Holly is the only common broadleaf tree in England that is not deciduous. In fact, holly has probably been associated with winter since pagan times because of this feature, and its red berries and unusually spiky leaves make it possible that it was believed to possess magical properties. The association of holly with winter was reinforced in more modern times with the introduction of Christmas cards in the mid-nineteenth century, and the sentimental juxtaposition of holly, snow and robin is still a popular motif for such cards. This association may even be the origin of the belief that the berries have been put there solely for the benefit of birds.

Here are two photos of hollies taken in the last few days. The first is of a holly in Castle Park; I took the second photo on Beacon Edge:



As I mentioned above, the local hawthorns, which are much more common than hollies, are also plastered with berries this year. Here are four recent photos; they could have been taken almost anywhere around Penrith:





Finally, here are two pictures of unidentified ornamental species. The first is of a tree next to the main railway line at the top of Brunswick Road; the second is of a bush at the entrance to a private house on Carleton Road:



Whatever the explanation for this year’s bumper crop of berries, and whether or not the coming winter is unusually severe, the local avian population will be well supplied with food.

Monday, 9 October 2017

up to the mark

It all started with my morning walk. The beginning and end of the walk are fairly fixed, but I tend to vary the route through town. However, on most occasions I walk past Arthur Terrace, which is at the south end of Drovers Lane, and I remember noticing an Ordnance Survey benchmark somewhere in the area many years ago. As I walked past, I began to look out to see if I could spot it again. I didn’t stop, but my eyes scoured the walls and gateposts as I passed. It took me quite a few passes before I eventually saw it again. The first photo is of the general location, and the second is a close-up of the mark:



The horizontal line is precisely 133.4707 metres above mean sea level, as measured from a datum in Liverpool.

I knew of only one other mark, on the Beacon Tower overlooking the town, which is one of four grade I listed buildings in town. Technically, this is not a benchmark but a ‘bolt’ (the hole where the lines join contains a recessed metal bolt, although I have no ideas about its purpose).



The tower was built in 1719 to house the fires that had been lit on the top of Beacon Pike for centuries to warn the local population that yet another Scottish raiding party was on its way. When I was growing up, the tower was surrounded by steel railings, but when I came back to live in Penrith in 1989, I was surprised to find not only that the railings had been removed but also that the door was not locked. I was even more surprised to discover that there was a spiral staircase in the left-hand corner in the view above. The raised horizontal masonry course coincides with the upper floor, which is where the fires would have been lit, turning the tower into a gigantic lantern. The door is now locked, apparently in response to serious vandalism.

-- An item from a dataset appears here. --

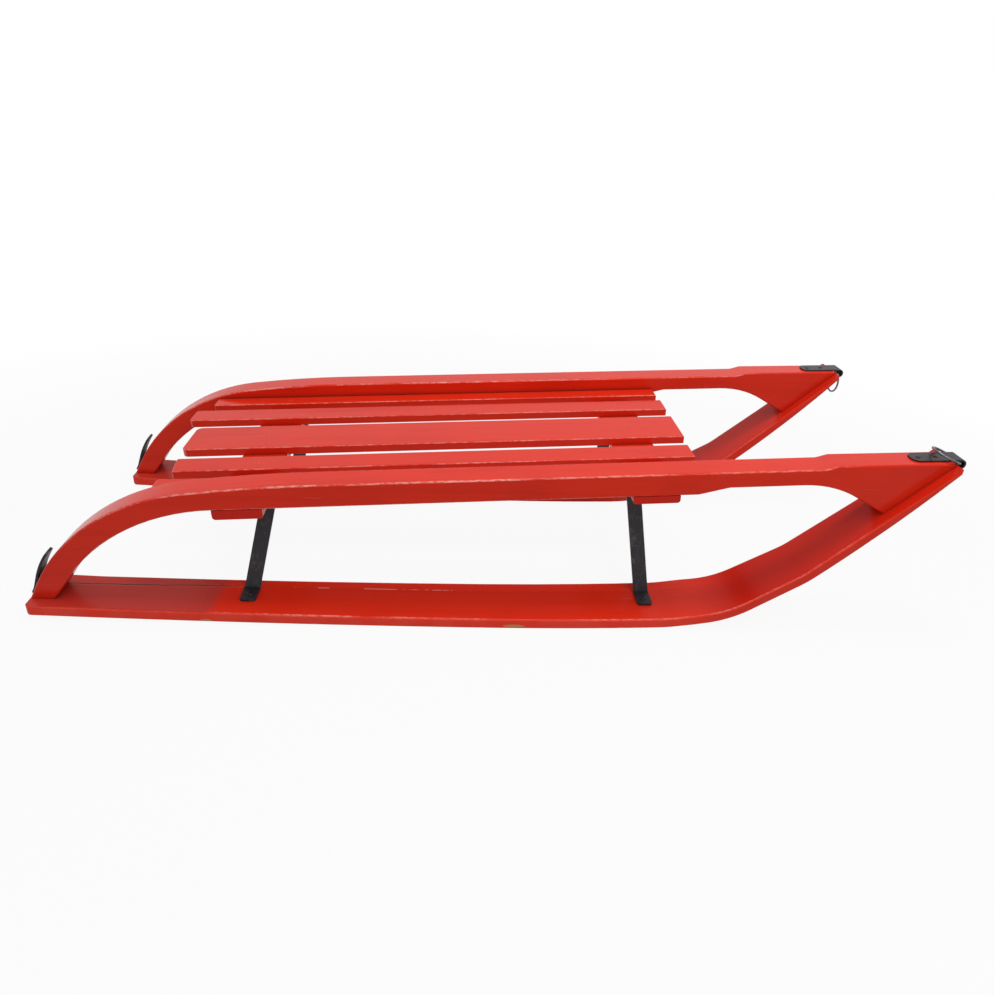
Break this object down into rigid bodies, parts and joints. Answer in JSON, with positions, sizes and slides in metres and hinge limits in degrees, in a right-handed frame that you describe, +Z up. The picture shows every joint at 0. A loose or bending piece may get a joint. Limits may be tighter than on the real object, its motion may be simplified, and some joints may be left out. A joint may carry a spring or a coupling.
{
  "type": "snow sled",
  "caption": "Wooden snow sled with ski-like runners, bent rails, a slatted seat, flat iron legs and iron tow rings.",
  "frame": {"origin": "middle of the sled on the ground plane under its runners", "axes": "+X forward, towards the upturned tips, +Y to the sled's left, +Z up"},
  "size_m": [1.1707, 0.427, 0.2618],
  "materials": {
    "runner_paint": "worn red gloss paint on wood",
    "rail_paint": "worn red gloss paint on wood",
    "seat_paint": "worn red gloss paint on wood",
    "iron": "dark lacquered flat iron",
    "band_iron": "dark lacquered band",
    "ring_iron": "dark steel wire"
  },
  "bodies": {
    "sled": {"runner_right": "runner_paint", "runner_left": "runner_paint", "rail_right": "rail_paint", "rail_left": "rail_paint", "crossbar_rear": "seat_paint", "crossbar_front": "seat_paint", "slat_outer_right": "seat_paint", "slat_inner_right": "seat_paint", "slat_middle": "seat_paint", "slat_inner_left": "seat_paint", "slat_outer_left": "seat_paint", "leg_rear_right": "iron", "leg_rear_left": "iron", "leg_front_right": "iron", "leg_front_left": "iron", "nose_band_right": "band_iron", "nose_band_left": "band_iron", "heel_band_right": "band_iron", "heel_band_left": "band_iron"},
    "right_ring": {"tow_ring_right": "ring_iron"},
    "left_ring": {"tow_ring_left": "ring_iron"}
  },
  "joints": [
    {"name": "right_ring_hinge", "type": "hinge", "parent": "sled", "child": "right_ring", "pos_m": [0.57859, -0.1705, 0.24661], "axis": [0, 1, 0], "range_deg": [0, 283]},
    {"name": "left_ring_hinge", "type": "hinge", "parent": "sled", "child": "left_ring", "pos_m": [0.57859, 0.1705, 0.24661], "axis": [0, 1, 0], "range_deg": [-245, 38]}
  ]
}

Anyway, I wondered if I could find any more benchmarks. I didn’t have much luck, but I did find two on Beacon Edge, the highest road in town. This is the entrance to Caroline Cottage, which was once the entrance to the public-access land surrounding the Beacon Tower:



I decided to try a Google search for ‘Penrith benchmarks’, and top of the search was a website that styled itself ‘Bench Mark Database’ (BMD). The members of this website log visits to benchmarks, and it so happened that one such member had been visiting Penrith benchmarks only two days earlier, which is why the site appeared at the top of my Google search. When I tried the same search the following day, the site was nowhere to be seen, but I found it again by consulting my recent browsing history, and by searching within the BMD website I was able to obtain a list of all benchmarks located within a 50km radius of my postcode. From this list, I learned that there were once no fewer than 87 benchmarks in town—this total includes ‘bolts’, ‘rivets’, ‘pivots’ and ‘flush brackets’—although 24 have been logged as ‘destroyed’.

I had expected that such benchmarks would be located where there was a good line of sight to the next one—hence my decision to look for examples on Beacon Edge—but when I obtained the list, I noticed immediately that several were in the town centre, and I’d probably walked past them many times without noticing them. Here are five such examples:

The Lowther Arms, Queen Street


Last Orders, Burrowgate


The former Old Crown, King Street


Sidney Bakewell’s old shop, Stricklandgate


Birtle’s Sports shop in Cornmarket


All these benchmarks have been painted over, which makes them harder to spot but still clearly identifiable.

I also expected benchmarks to be carved on buildings or substantial pieces of stone such as gateposts, so when I returned to Beacon Edge to check out Nandana, the former youth hostel, I couldn’t find the mark because I examined only the gateposts at the entrance to the house’s grounds. I returned after consulting the BMD website and found the mark cut into a boundary wall:



There is a benchmark that is even harder to spot on Bridge Lane, the main road out of town to the south:



This one is so inconspicuous that, having crossed the road to take a general picture of the location, I had trouble relocating the mark.

Finally, here are three benchmarks that I’ve walked past dozens of times this year alone without noticing them. The first part of my morning walk takes me through Thacka Beck Nature Reserve, on the northwestern outskirts of town, as far as Thacka Lane. The railway bridge over this road has a benchmark carved into the right-hand abutment (the approximate location is shown by the red arrow), and the second photo is a close-up of the mark:



The second example is carved into a converted barn at the top of the hill leading away from the far side of the bridge. The benchmark is located between the door and the drainpipe).



Both photos were taken looking back the way I’d just come to avoid shooting into the sun.

Although I usually continue straight ahead past Arthur Terrace, I do occasionally turn right down Hunter Lane at this point, meaning that I walked past yet another benchmark without noticing it. The large sandstone building is the police station, built in 1904, and Sidney Bakewell’s shop (see above) can be seen at the end of the road.



I’ve now located 53 benchmarks in Penrith, although as far as I’m concerned that is the end of the story. Nevertheless, it has been an interesting exercise that I feel was worth the time and effort involved.